When you consider that you can decorate a home very well for not very much money, there is really no excuse to have anything but a well-decorated home. It is simple indolence. Nevertheless, many people fail at this. One reason for failure is that a husband does not particularly want a well decorated home. Probably, when he was single and living alone, he did not want to spend any time or energy at home decoration, in part because he had other things he was interested in. This is a failure of young, single men: young, single men should also take an interest in properly decorating and maintaining their residences. Young, single men should develop a minimum of taste and understanding to purchase a good desk or set of dresser drawers for their own use, similar to the way that a young man should develop a minimum of taste and understanding to buy a good suit or pair of shoes. But, it is excusable in the sense that a man wants to live simply and not spend a lot of time fussing over womanish decorating tasks. He would rather ride his Harley on the weekends than shop for sofas or paint the walls funny colors.
There is even, among some young, single men, a sense that a home should not be well decorated, not simply because he would rather put his attention elsewhere, but as a sort of principle, or self-image. This is, ultimately, a form of slovenliness that must be abandoned. Young men should aspire to live well, in a well-decorated home.

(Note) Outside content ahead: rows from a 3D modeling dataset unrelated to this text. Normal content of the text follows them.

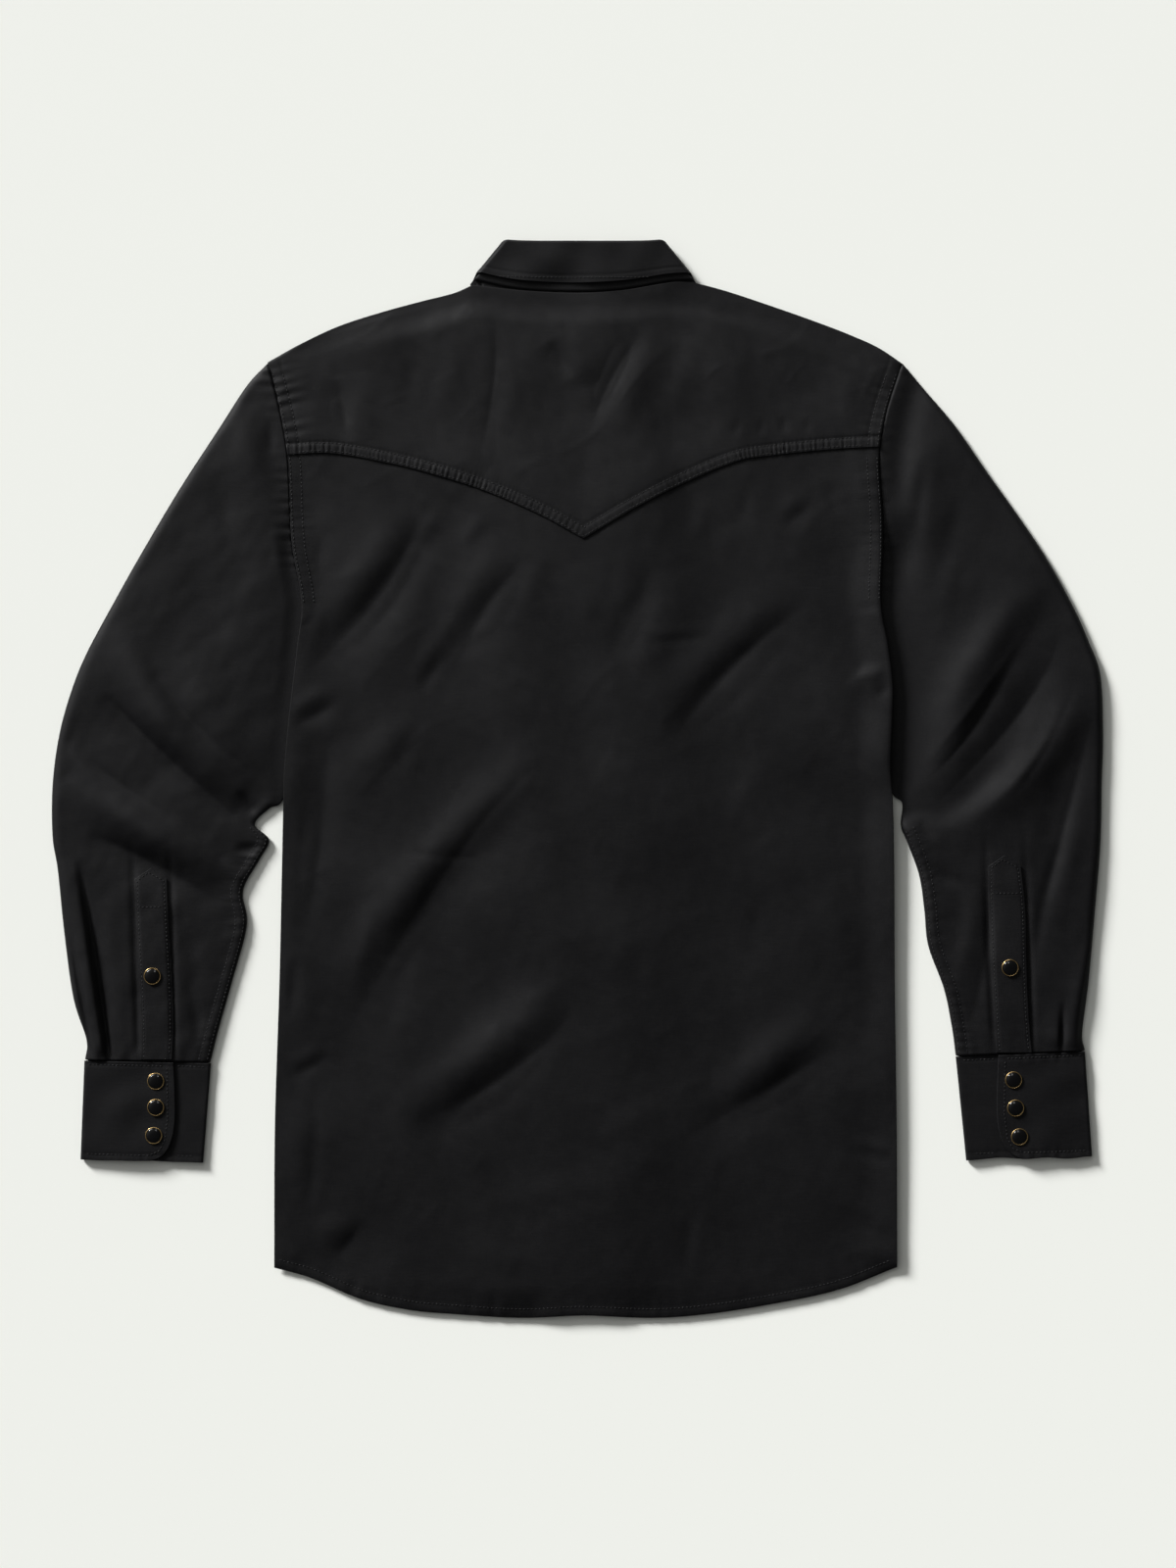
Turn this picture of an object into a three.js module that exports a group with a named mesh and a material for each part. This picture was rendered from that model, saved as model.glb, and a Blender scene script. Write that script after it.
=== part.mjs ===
// Western snap shirt of thin black cotton, laid flat on its front with its back up.
// Millimetres. +Z is up, +Y runs from the hem to the collar, +X is the wearer's right.
// The origin is under the middle of the outline, on the surface that the shirt lies on.

import * as THREE from "three";

// Driving dimensions
const CLOTH = 1.2; // wall of one layer of cloth
const BAND = 1.7; // wall of the interfaced collar, cuffs and plackets
const SEAM_GAP = 0.3; // between pieces that are sewn together
const ARMHOLE_GAP = 0.5; // between a sleeve and the body, whose edges curve
const YOKE_LAP = 9; // the yoke lies this far over the back body
const CENTRE_X = 5; // centre back and centre front
const NECK_HALF_WIDTH = 84;
const NECK_EASE = 3; // the front neckline is this much wider than the stand
const NECK_FRONT_Y = 301;
const NECK_SIDE_Y = 379;
const PLACKET_HALF_WIDTH = 17; // front placket strip
const STAND_HEIGHT = 38; // collar stand and fold, as they lie at the back
const FOLD_HALF_WIDTH = 59;
const SNAP_RADIUS = 6.5;
const FRONT_SNAPS = 7;
const FRONT_SNAP_HEIGHT = 1.7; // these caps rest on the surface below
const RAISED = 2; // underside of cloth that lies over the front snaps and the collar points

// A short table: the names of its columns, then a row for each section, fold or place.
function table(names, rows) {
  const keys = names.split(" ");
  return rows.map((row) => Object.fromEntries(keys.map((key, i) => [key, row[i]])));
}

// The left and right sides of the back at each height. leftRim and rightRim are the height of
// the underside along the sides, which lies over the sleeves from the armhole down to the
// elbow, and tuck is how far the sleeves reach in under it.
const SIDES = table("y left right leftRim rightRim tuck", [
  [-374, -232, 245, 2.2, 4, 0],
  [-266, -231.5, 244.5, 2.4, 5, 0],
  [-155, -228, 243, 2.4, 5.2, 0],
  [-64, -226, 242.5, 2.8, 6, 0],
  [-18, -225, 241.5, 3.7, 6.4, 2],
  [4, -224.5, 240, 3.8, 6.2, 9],
  [45, -221, 241.5, 3.8, 5.8, 11],
  [71, -218, 242, 3.8, 5.8, 12],
  [101, -214.5, 238.5, 3.8, 5.8, 11],
  [133, -211, 233, 3.8, 5.2, 6],
  [176, -218, 234, 3.4, 4, 1],
  [201, -220, 234, 3, 3.2, 0],
  [248, -222, 231.5, 3, 3, 0],
  [278, -227, 236, 2.7, 2.7, 0],
  [318, -237, 249, 1.6, 1.6, 0],
]);

const HEM = table("x y", [
  [-232, -374.5],
  [-205, -382],
  [-166, -398.5],
  [-128, -407],
  [-95, -410],
  [-43, -413],
  [5, -411],
  [57, -413],
  [96, -410.5],
  [146, -403],
  [200, -391.5],
  [245, -374],
]);

// A row whose corner is 1 is a sharp point of the outline.
const YOKE_SEAM = table("x y corner", [
  [-222, 248, 0],
  [-188, 249, 0],
  [-142, 241, 0],
  [-116, 234.5, 0],
  [-73, 221, 0],
  [-30, 202.5, 0],
  [5, 183.5, 1],
  [42, 205.5, 0],
  [83, 226.5, 0],
  [123, 243, 0],
  [146, 247, 0],
  [194, 252, 0],
  [232, 254, 0],
]);

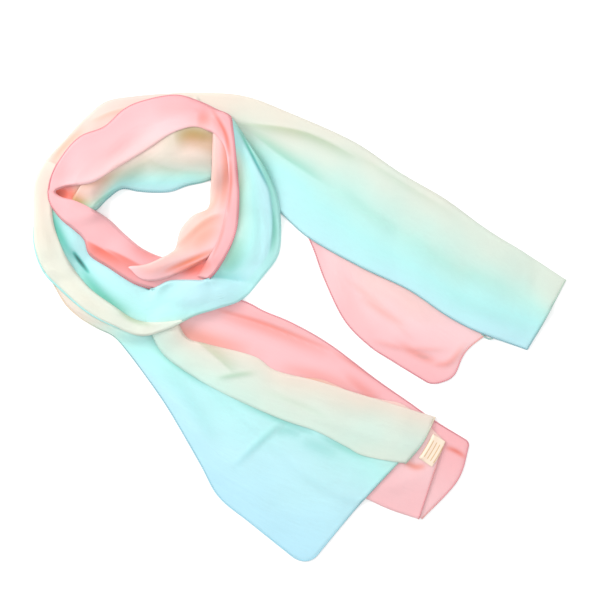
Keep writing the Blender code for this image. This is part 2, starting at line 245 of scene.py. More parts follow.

After marriage, a man may continue to think that home decorating is not worth his time, money or energy. This is a mistake: it does not cost much money — much less than the Harley, or other guy-hobbies that he is involved in — and now, since he has a wife, he can tell her to do it. So, the first step, for a young wife, is to excite her husband’s interest in a home that is decorated at a standard above an army barracks, and to get him to understand that this does not cost much money, and that she will take care of 90% of the work, so that he can still ride his Harley on the weekends. This is what stay-at-home wives are for. Put that bitch to work.